Nucleic Acids Res; co-auth.: I.Xenarios

Nucleic Acids Res. 2012 Nov 27. [Epub ahead of print]

HAMAP in 2013, new developments in the protein family classification and annotation system.

Source

Swiss-Prot Group, SIB Swiss Institute of Bioinformatics, CMU, 1 rue Michel-Servet, CH-1211 Geneva 4, Switzerland, The EMBL Outstation, The European Bioinformatics Institute, Wellcome Trust Genome Campus, Hinxton, Cambridge CB10 1SD, UK, Protein Information Resource, Georgetown University Medical Center, 3300 Whitehaven St NW, Suite 1200, Washington, DC 20007 and University of Delaware, 15 Innovation Way, Suite 205, Newark, DE 19711, USA.

Abstract

HAMAP (High-quality Automated and Manual Annotation of Proteins-available at http://hamap.expasy.org/) is a system for the classification and annotation of protein sequences. It consists of a collection of manually curated family profiles for protein classification, and associated annotation rules that specify annotations that apply to family members. HAMAP was originally developed to support the manual curation of UniProtKB/Swiss-Prot records describing microbial proteins.
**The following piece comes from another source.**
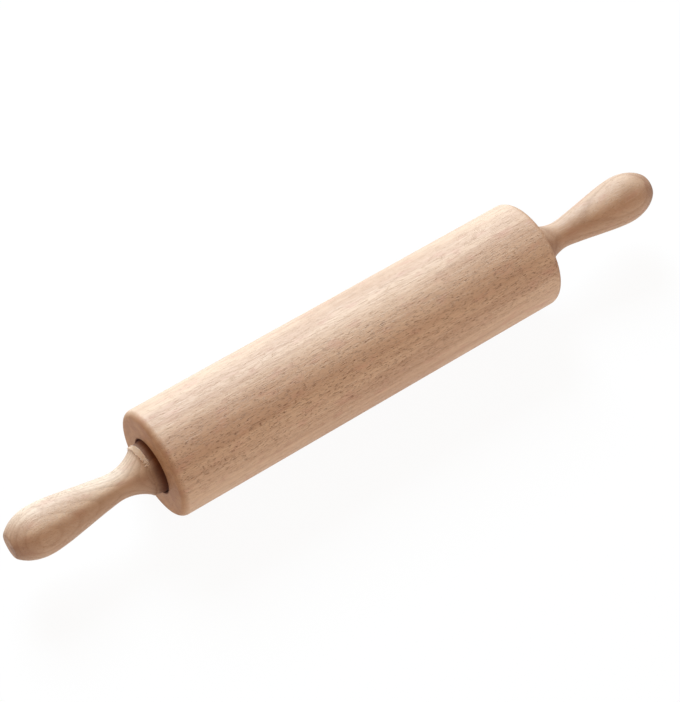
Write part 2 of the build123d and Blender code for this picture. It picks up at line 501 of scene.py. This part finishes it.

Here we describe new developments in HAMAP, including the extension of HAMAP to eukaryotic proteins, the use of HAMAP in the automated annotation of UniProtKB/TrEMBL, providing high-quality annotation for millions of protein sequences, and the future integration of HAMAP into a unified system for UniProtKB annotation, UniRule. HAMAP is continuously updated by expert curators with new family profiles and annotation rules as new protein families are characterized. The collection of HAMAP family classification profiles and annotation rules can be browsed and viewed on the HAMAP website, which also provides an interface to scan user sequences against HAMAP profiles.